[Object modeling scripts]
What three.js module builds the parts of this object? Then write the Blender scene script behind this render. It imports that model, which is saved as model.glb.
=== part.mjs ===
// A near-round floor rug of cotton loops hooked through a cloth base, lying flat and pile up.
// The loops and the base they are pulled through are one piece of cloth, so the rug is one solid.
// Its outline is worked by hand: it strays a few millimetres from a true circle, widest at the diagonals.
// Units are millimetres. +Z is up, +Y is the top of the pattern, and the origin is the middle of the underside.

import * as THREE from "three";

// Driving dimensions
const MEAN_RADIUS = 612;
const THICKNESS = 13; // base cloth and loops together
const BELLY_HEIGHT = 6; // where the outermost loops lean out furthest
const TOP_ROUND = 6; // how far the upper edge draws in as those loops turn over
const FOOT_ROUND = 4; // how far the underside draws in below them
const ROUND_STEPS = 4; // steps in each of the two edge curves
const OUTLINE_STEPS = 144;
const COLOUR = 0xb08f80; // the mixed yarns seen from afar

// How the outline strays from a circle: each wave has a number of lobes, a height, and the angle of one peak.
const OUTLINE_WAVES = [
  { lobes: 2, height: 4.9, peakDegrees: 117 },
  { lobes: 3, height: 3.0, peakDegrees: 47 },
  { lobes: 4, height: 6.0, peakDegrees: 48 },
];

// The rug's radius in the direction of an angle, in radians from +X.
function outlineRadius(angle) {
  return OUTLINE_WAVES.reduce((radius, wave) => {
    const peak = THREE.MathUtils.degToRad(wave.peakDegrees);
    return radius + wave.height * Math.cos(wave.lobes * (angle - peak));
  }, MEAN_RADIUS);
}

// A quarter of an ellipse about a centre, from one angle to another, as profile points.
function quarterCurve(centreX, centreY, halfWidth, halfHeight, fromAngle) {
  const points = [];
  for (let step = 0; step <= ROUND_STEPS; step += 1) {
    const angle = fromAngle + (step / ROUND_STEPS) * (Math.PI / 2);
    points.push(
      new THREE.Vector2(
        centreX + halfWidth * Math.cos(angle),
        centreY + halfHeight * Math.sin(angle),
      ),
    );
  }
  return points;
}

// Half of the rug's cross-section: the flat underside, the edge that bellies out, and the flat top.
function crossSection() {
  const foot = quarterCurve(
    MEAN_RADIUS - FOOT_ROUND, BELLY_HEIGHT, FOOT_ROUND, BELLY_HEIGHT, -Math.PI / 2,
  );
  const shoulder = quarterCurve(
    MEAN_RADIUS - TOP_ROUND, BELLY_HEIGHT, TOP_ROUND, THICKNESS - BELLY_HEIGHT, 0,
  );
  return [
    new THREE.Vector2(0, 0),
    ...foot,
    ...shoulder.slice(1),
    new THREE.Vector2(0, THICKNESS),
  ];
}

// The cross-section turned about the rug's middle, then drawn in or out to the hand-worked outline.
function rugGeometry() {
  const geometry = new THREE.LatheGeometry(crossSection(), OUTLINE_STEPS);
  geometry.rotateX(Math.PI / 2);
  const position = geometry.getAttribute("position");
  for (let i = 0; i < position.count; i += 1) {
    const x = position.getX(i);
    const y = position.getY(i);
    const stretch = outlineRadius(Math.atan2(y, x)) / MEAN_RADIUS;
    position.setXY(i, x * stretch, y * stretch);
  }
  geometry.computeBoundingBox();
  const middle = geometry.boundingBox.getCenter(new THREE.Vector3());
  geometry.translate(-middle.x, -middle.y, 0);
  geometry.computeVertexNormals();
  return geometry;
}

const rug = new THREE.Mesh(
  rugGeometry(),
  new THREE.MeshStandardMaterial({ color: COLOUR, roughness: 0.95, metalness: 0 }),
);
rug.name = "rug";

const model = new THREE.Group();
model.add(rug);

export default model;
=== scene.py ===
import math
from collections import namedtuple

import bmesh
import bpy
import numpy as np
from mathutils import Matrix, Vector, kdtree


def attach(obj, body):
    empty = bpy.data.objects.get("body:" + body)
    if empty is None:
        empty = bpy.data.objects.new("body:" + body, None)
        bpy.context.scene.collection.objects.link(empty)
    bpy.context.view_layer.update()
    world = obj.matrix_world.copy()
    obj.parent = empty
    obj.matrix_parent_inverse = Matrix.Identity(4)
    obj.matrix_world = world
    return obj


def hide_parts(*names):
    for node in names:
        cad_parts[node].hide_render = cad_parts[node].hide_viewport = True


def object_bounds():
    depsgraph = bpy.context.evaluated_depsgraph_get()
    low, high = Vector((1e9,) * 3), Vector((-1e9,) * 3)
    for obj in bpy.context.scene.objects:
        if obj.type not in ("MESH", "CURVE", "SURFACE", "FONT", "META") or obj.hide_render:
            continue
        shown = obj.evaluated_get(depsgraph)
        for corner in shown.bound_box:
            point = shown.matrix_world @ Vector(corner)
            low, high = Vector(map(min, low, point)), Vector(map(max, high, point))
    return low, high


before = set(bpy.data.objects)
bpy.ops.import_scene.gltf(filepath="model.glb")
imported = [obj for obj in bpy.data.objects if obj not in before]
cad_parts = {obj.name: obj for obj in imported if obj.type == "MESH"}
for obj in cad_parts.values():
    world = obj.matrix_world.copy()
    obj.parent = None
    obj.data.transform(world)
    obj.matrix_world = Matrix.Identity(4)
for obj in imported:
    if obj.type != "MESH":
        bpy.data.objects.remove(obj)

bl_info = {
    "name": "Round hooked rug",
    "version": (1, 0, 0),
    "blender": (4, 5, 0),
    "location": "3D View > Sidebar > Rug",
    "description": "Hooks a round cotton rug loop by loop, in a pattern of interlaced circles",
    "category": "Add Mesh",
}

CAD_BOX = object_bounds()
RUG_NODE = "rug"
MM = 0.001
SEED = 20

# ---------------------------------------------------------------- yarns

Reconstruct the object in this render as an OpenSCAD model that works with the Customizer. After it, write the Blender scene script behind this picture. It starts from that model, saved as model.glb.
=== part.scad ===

## Short exercise
Retype only what lies between the line bearing "depsgraph = bpy.context.evaluated_depsgraph_get()" and the line bearing "imported = [obj", keeping both of those lines.

## Result
    depsgraph = bpy.context.evaluated_depsgraph_get()
    low, high = Vector((1e9,) * 3), Vector((-1e9,) * 3)
    for obj in bpy.context.scene.objects:
        if obj.type not in ("MESH", "CURVE", "SURFACE", "FONT", "META") or obj.hide_render:
            continue
        shown = obj.evaluated_get(depsgraph)
        for corner in shown.bound_box:
            point = shown.matrix_world @ Vector(corner)
            low, high = Vector(map(min, low, point)), Vector(map(max, high, point))
    return low, high


before = set(bpy.data.objects)
bpy.ops.import_scene.gltf(filepath="model.glb")
imported = [obj for obj in bpy.data.objects if obj not in before]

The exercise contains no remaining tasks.